4. Submit for architecture review
5. Discuss in architecture meeting
6. Update based on feedback
7. Set Status to "accepted" when approved
8. Add to ADR Index
ADR Template
# ADR-XXX: [Title]
**Status**: proposed | accepted | deprecated | superseded
**Date**: YYYY-MM-DD
**Deciders**: [Names or roles]
## Context
[What is the issue? What forces are at play?]
## Decision
[What is the change?
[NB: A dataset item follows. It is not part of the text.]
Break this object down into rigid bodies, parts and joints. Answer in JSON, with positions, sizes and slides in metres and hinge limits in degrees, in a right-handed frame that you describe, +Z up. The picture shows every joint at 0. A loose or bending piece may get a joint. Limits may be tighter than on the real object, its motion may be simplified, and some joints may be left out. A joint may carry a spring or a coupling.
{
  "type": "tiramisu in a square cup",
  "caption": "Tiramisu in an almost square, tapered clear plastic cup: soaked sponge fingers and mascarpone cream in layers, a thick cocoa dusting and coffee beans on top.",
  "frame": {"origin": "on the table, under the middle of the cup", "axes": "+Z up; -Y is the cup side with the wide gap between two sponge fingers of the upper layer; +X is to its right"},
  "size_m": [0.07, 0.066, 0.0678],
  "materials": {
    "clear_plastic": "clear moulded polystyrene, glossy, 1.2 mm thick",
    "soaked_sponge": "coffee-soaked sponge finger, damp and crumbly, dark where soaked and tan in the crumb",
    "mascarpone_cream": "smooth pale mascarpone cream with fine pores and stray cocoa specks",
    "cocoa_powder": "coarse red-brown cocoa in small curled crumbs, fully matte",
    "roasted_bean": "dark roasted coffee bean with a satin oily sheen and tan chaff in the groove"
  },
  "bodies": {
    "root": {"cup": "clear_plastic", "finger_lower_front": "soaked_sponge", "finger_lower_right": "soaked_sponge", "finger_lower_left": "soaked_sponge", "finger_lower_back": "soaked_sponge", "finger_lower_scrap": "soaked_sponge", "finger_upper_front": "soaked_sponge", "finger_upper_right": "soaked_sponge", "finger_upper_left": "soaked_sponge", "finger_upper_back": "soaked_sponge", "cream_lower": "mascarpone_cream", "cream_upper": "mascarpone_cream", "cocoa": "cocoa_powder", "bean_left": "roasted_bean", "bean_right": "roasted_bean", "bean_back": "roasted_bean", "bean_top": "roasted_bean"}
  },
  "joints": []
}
What did we choose?]
## Consequences
### Positive
- [Benefit 1]
- [Benefit 2]
### Negative
- [Drawback 1]
- [Drawback 2]
### Risks
- [Risk 1]
- [Risk 2]
### Mitigations
- [Mitigation 1]
- [Mitigation 2]
Summary
These Architecture Decision Records capture the foundational technical decisions for the POS Platform:
| ADR | Key Decision | Primary Benefit |
|---|---|---|
| ADR-001 | Schema-per-tenant | Strong isolation without complexity |
| ADR-002 | Offline-first | Sales never blocked by network |
| ADR-003 | Event sourcing | Complete audit trail and temporal queries |
| ADR-004 | JWT + PIN | Secure API + fast cashier workflow |
| ADR-005 | PostgreSQL | Schema support and JSONB flexibility |
| ADR-006 | ASP.NET Core | Performance and unified C# stack |
These decisions form the architectural foundation upon which the rest of the system is built.
End of Part II: Architecture